Wednesday, February 19, 2014
Mavis Gallant - obituary
Mavis Gallant on a visit to Montreal in 1981 (AP)
She was born Mavis de Trafford Young in Montreal on August 11 1922, the only child of an English father and an American mother. Both her parents were Protestant, yet a few weeks after her fourth birthday they dispatched her to a French-speaking boarding school run by a semi-cloistered order of Jansenist nuns who forbade all toys and examined her English books for signs of immorality. "The only thing I remember," Mavis Gallant said later, "is my mother putting me on a chair and saying, 'I'll be back in 10 minutes'. She just didn't come back." From then on Mavis returned home only for the holidays.
When she was 10, her father, an unsuccessful artist, returned to England to die, but Mavis was not told of his death for three years. Her mother quickly remarried, to a man Mavis did not like, and moved to New York, leaving Mavis with relatives in Ontario before depositing her in various boarding schools in Canada and the United States (17 in all), an experience which she recalled "with horror".
In Youth is Pleasure, one of her semi-autobiographical "Linnet Muir" stories, Mavis Gallant recalled how she had kept waiting for her father to send for her, "for my life was deeply wretched and I took it for granted that he knew. Finally I began to suspect that death and silence can be one." She would litter her stories with betrayed, abandoned children who may not fully understand what they are seeing but have an instinctive awareness of parental bad faith. "In many, many of the things I write, someone has vanished," she told an interviewer. "And it's often the father. And there is often a sense that nothing is very safe."
The moment she turned 18 Mavis escaped to Montreal, the last place she had seen her father, thinking that "if I got geographically out of the way [of my mother] I could breathe". After a period of dogsbody work for the Canadian National Film Board, she got a job with a Montreal English-language newspaper, The Standard, where, refusing to be sidelined as a "woman writer", she became a respected feature writer, causing controversy in 1946 with a piece entitled "Why are Canadians so dull?"
In 1942 she married John Gallant, a hotel lounge pianist from Winnipeg. The marriage did not last, but she kept his name, and the pair remained on good terms.
But by the end of the 1940s, fed up with the Canadian small-town mindset, she decided to leave Canada for Europe; and in 1950, with the aid of an airline executive who provided a ticket, she arrived in Paris. For the next 25 years she travelled all over the continent, jotting down observations in her notebook.
Before leaving Canada, Mavis Gallant had been commissioned by the editor of The New Yorker, William Maxwell, to write a short story — for which she had been paid $600. During her early years in Europe she did not realise that the work she had left with her agent at home had continued to appear in the magazine. The agent had pocketed the cash while informing the magazine that she was living in Capri and did not wish to be disturbed; meanwhile, he told her that her work had been rejected. In Madrid, in 1952-53, she was forced to sell her own clothes to have enough to eat.
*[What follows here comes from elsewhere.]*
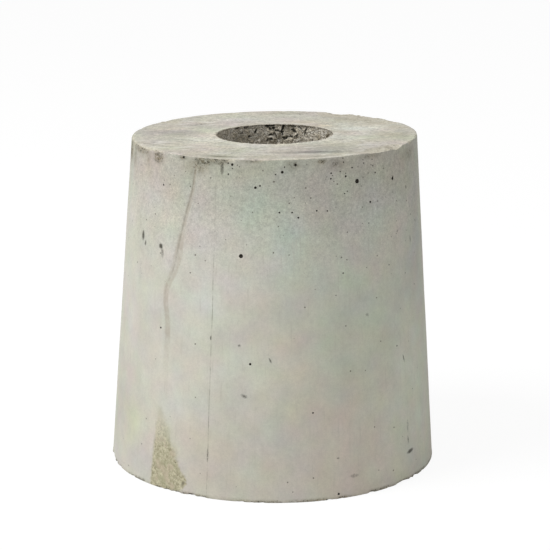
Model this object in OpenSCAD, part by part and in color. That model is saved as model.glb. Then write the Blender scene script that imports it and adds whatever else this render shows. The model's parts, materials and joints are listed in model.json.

Equilibrium — and income — was restored after she came across a copy of the magazine with one of her stories in it, and the truth was revealed. The New Yorker would go on to publish more than 100 of her stories.
In 1954 Mavis Gallant acquired a small house in Menton, in the south of France, which remained her base until the 1970s, when she returned to her base in Paris. A period spent in Germany yielded a novella, The Pegnitz Junction (1973, her own favourite), and many stories of Germans struggling to find a post-war identity : "The streets still smelled of terror and ashes, particularly after rain," she wrote in An Alien Flower (1972). "No one was inferior, because everyone was. A social amnesty had been declared."
In the early 1970s she was commissioned to write a biography of Alfred Dreyfus, the French-Jewish war hero who fell victim to French antisemitism in the late 19th century. She never published it, but her research led her to reimagine her Canadian roots: "I was haunted by the way Dreyfus walked. I went to where he had lived and I walked over the same bridge [that he would have crossed]. I was reminded of Montreal... and I began to write the stories about the girl [Linnet Muir] who is in New York, but comes back to Montreal when she is 18. She looks at her old convent school and thinks, all you have to do is wait to grow up and then you are free."
Two of Mavis Gallant's short story collections
Mavis Gallant published a dozen collections of short stories, two novels, a play and numerous essays and reviews. She was always protective of her privacy and seldom gave interviews. Until 1988, when she appeared on a French literary television show, her Paris neighbours did not even know that she was a writer.
But by the late 1970s Mavis Gallant had established a reputation in most parts of the English-speaking world — apart, that is, from her native Canada, where it seemed that many could not forgive her for preferring to live in exile. Thirty years and seven books after she began writing, Macmillan Canada ended the neglect by publishing two volumes of stories, one of which, Home Truths (1981), won the Governor General's Award. In the same year she was appointed an Officer of the Order of Canada, advanced in 1993 to Companion of the Order of Canada.